BELIZE CITY, Thurs. Nov. 17, 2016–A society is judged by how it treats the most vulnerable: its young and its elderly. This message is gleaned from the last public address of former US Vice President Hubert Humphrey in 1977. At the time, Belize probably saw a rare murder and for the most part, people took care of each other; today, we live in a different Belize, with the country seeing triple digit homicides and heading for another record year without serious intervention.
Just last week, a 7-year-old boy, Tyler Savery, was gunned down in broad daylight while days later, an elderly woman, Victoria Castillo, was found brutally hacked to death, signaling the current state of our nation, where murder convictions are still very rare, and more than 90% of cases don’t come to satisfactory closure, leaving murderers to roam free.
Reviewing the historical data, we found that the number of homicides committed in Belize has almost doubled over the last decade compared to the previous 10 years. Official data gleaned from the Belize Police Department and the OAS Crime Observatory reveal that for the period 1996 to 2005, there were 604 murders, with the average being 60 murders a year; this contrasts sharply with the decade 2006 to 2015, which has seen 1,128 murders, for an average of 113 murders a year. This year is well above that average, at 130 as of this report.

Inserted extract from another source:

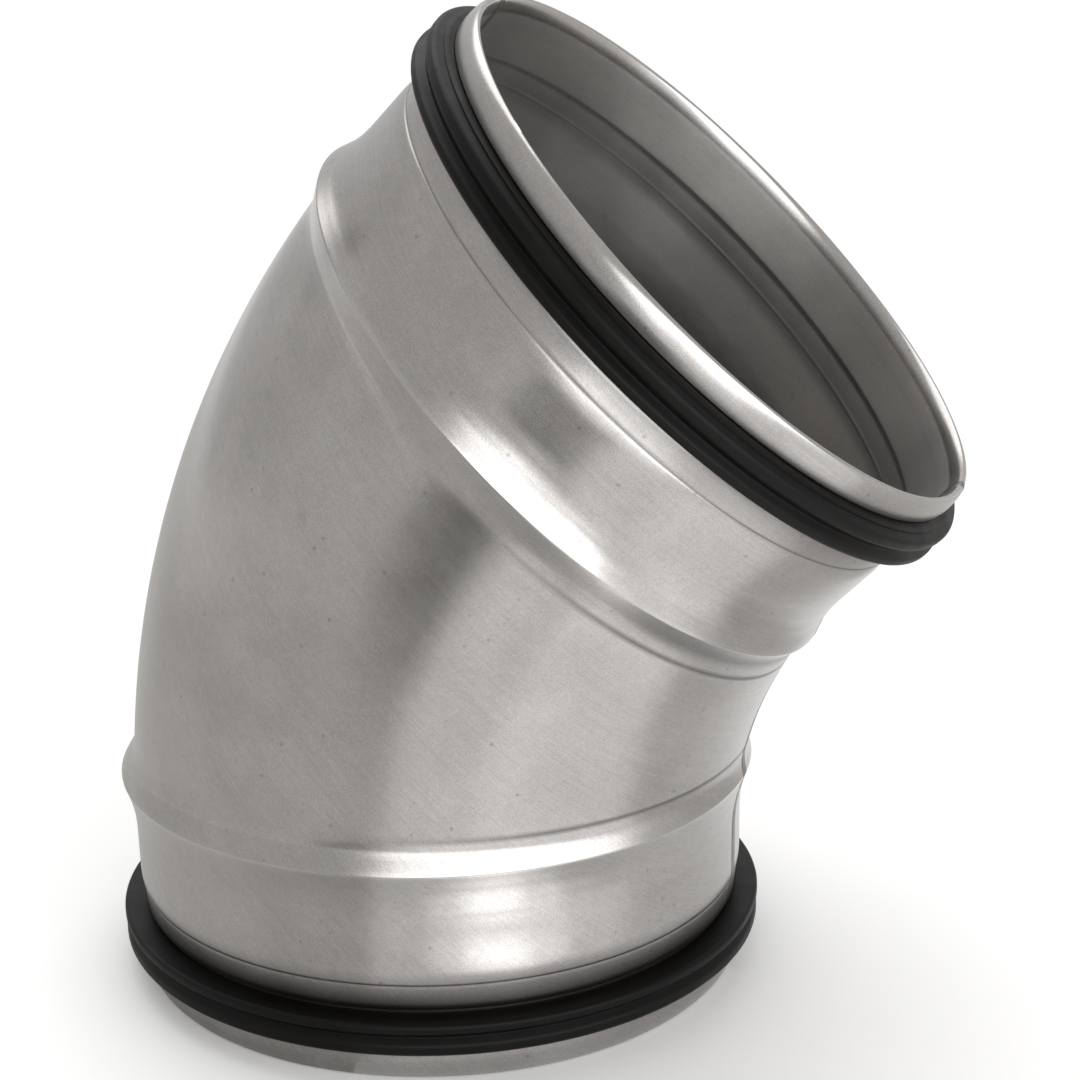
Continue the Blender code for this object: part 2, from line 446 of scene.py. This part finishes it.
def pressed_sheet(name, side, first_angle, last_angle, steps, lift):
    """Sheet metal over a range of angles round the duct, from one rim to the other.

    A flat grid is laid onto the rings, made uneven, given its gauge, and then each
    face is lifted or sunk by a function of the distance from the strip's middle.
    """
    count = len(ROWS) - 1
    grid = bmesh.new()
    bmesh.ops.create_grid(grid, x_segments=steps, y_segments=count, size=0.5)
    shade_and_smudges = grid.verts.layers.float.new("shade_and_smudges")
    polish_and_highlight = grid.verts.layers.float.new("polish_and_highlight")
    across = grid.verts.layers.float.new("across")
    inside = grid.verts.layers.float.new("inside")
    unrolled = grid.loops.layers.uv.new("unrolled")
    for face in grid.faces:
        for loop in face.loops:
            turn = first_angle + (loop.vert.co.x + 0.5) * (last_angle - first_angle)
            row = ROWS[round((loop.vert.co.y + 0.5) * count)]
            loop[unrolled].uv = (turn * SPIGOT_RADIUS, row[1])
    middle = (first_angle + last_angle) / 2
    for vert in grid.verts:
        turn = first_angle + (vert.co.x + 0.5) * (last_angle - first_angle)
        place, _, station, painted_shading, back = ROWS[round((vert.co.y + 0.5) * count)]
        vert.co = place(side, turn)
        vert[shade_and_smudges] = shade_and_smudges_at(station, turn, vert.co, painted_shading)
        vert[polish_and_highlight] = polish_and_highlight_at(station)
        vert[across] = (turn - middle) * SPIGOT_RADIUS
        vert[inside] = back
    if side < 0:
        bmesh.ops.reverse_faces(grid, faces=grid.faces)
    grid.normal_update()
    shifts = [waver(vert.co) * (1 - vert[shade_and_smudges]) for vert in grid.verts]
    for vert, shift in zip(grid.verts, shifts):
        calm = min(1.0, min(vert.co.z, CAD_BOX[1].z - vert.co.z) / CALM_REACH)
        vert.co += vert.normal * shift * max(0.0, calm)
    draft = bpy.data.meshes.new(name + "_draft")
    grid.to_mesh(draft)
    grid.free()
    front_count = len(draft.vertices)
    piece = bpy.data.objects.new(name, draft)
    bpy.context.scene.collection.objects.link(piece)
    gauge = piece.modifiers.new("gauge", "SOLIDIFY")
    gauge.thickness = WALL
    gauge.offset = -1
    gauge.use_even_offset = True
    graph = bpy.context.evaluated_depsgraph_get()
    mesh = bpy.data.meshes.new_from_object(piece.evaluated_get(graph))
    piece.modifiers.remove(gauge)
    piece.data = mesh
    mesh.name = name
    bpy.data.meshes.remove(draft)
    # The duct's inside keeps a quarter of the painted shade and smudges
    for index, item in enumerate(mesh.attributes["inside"].data):
        if index < front_count:
            item.value = 0.0
        elif item.value > 0.5:
            mesh.attributes["shade_and_smudges"].data[index].value *= 0.25
    offsets = [lift(item.value) for item in mesh.attributes["across"].data]
    normals = [vert.normal.copy() for vert in mesh.vertices]
    for vert, normal, offset in zip(mesh.vertices, normals, offsets):
        vert.co += normal * offset
    mesh.shade_smooth()
    mesh.set_sharp_from_angle(angle=radians(50))
    return piece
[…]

In its headline news tonight, KREM TV reported that at 130 murders to date for 2016, the year could turn out to be another record year.
This was confirmed to us when we spoke tonight with the Chief Executive Officer in the Ministry of Home Affairs, Retired Colonel George Lovell, who works out of the ministry responsible for the Police Department.
Amandala reviewed the statistics on record, and learned that this year continues to outpace the year 2012 when murders hit a record high of 145. It was reported on November 25, 2012 that the 130th murder had just taken place. Today, on November 17, we can confirm that the number has already reached 130 for the year to date.
Data we reviewed via Belize’s recently launched online crime observatory revealed that by the end of July this year, there had been 90 murders already, two more than had occurred by the end of July 2012.
Recently, we have been reporting that the murder count for 2016 has already exceeded last year’s murder count. It is 9.2% higher today.
Belize’s murder count first reached high triple-digit figures in the year 2008, when for the first time, 103 murders were recorded in a single year; but the following year, the number went down by 6 murders to 97. A new record was set in 2010, when the murder count increased to 129. Again the number went down the following year, by 5 murders, reaching a tally of 124. The following year, it escalated to an all-time high of 145, but it declined by an impressive 32% the following year.
Since then, the murder count has sustained triple-digit figures, with this year approaching record numbers, if the current pattern keeps up.
Have law enforcement authorities resigned themselves to accepting the status quo and accepting that this year will set a new tragic record for the country of Belize?
“I don’t even want to say that!” Lovell replied to us. “We will do all that we could [to avert that].”
“For 2012, we can’t change those [figures], but we can certainly have an impact on what the 2016 figure will be and we will do all we can in our power to ensure that we can keep it as close to the 130 that it is, rather than going to the record figure that we saw in 2012… One more murder is one murder too much,” he told us.
In looking at the 2016 incidents, Lovell said, “A number of the murders, unlike 2012, are not necessarily the gang-related murders, even though there are quite a significant number of murders in the Belize District that are gang-related. So our strategy in terms of trying to arrest the murder situation must be for us to look at what are things that cause people to get involved in those other types of murders that are added to the statistics—murders where there are crimes of passion, or resulting from arguments and [drunken] fights that we certainly need to look at.”
He added that, they certainly need to look at that going into the Christmas season. The Police Department has done the analysis and is quite aware of the issues, and “have put in place a number of activities to ensure that they can try as much as possible to reduce the incidents that would be conducive to situations that would cause people to be killing each other…” Lovell added.
He told Amandala that in the coming weeks, there will be increased police presence and vigilance and the performance of “extraneous duties” has been approved to accommodate the additional street surveillance they plan to undertake.
He told us that public drinking is the one thing that will certainly have to be enforced.
However, recently, photos have been circulating of cops boozing on the job, and Lovell told us that he is well aware, and he encourages the public to “name and shame” those officers who, he said, are bringing the Police Department into disrepute.
“There is no justification to say why they should be in uniform drinking and carrying on in a manner that brings the Department into disrepute,” said Lovell, agreeing that members of the public should help police the police by taking their pictures and posting them publicly, as was recently done via social media.
“Let them be embarrassed and give the Commissioner of Police and his people something to look at and deal with… Help us to rid the department of these kinds of behavior which is certainly unacceptable,” Lovell said.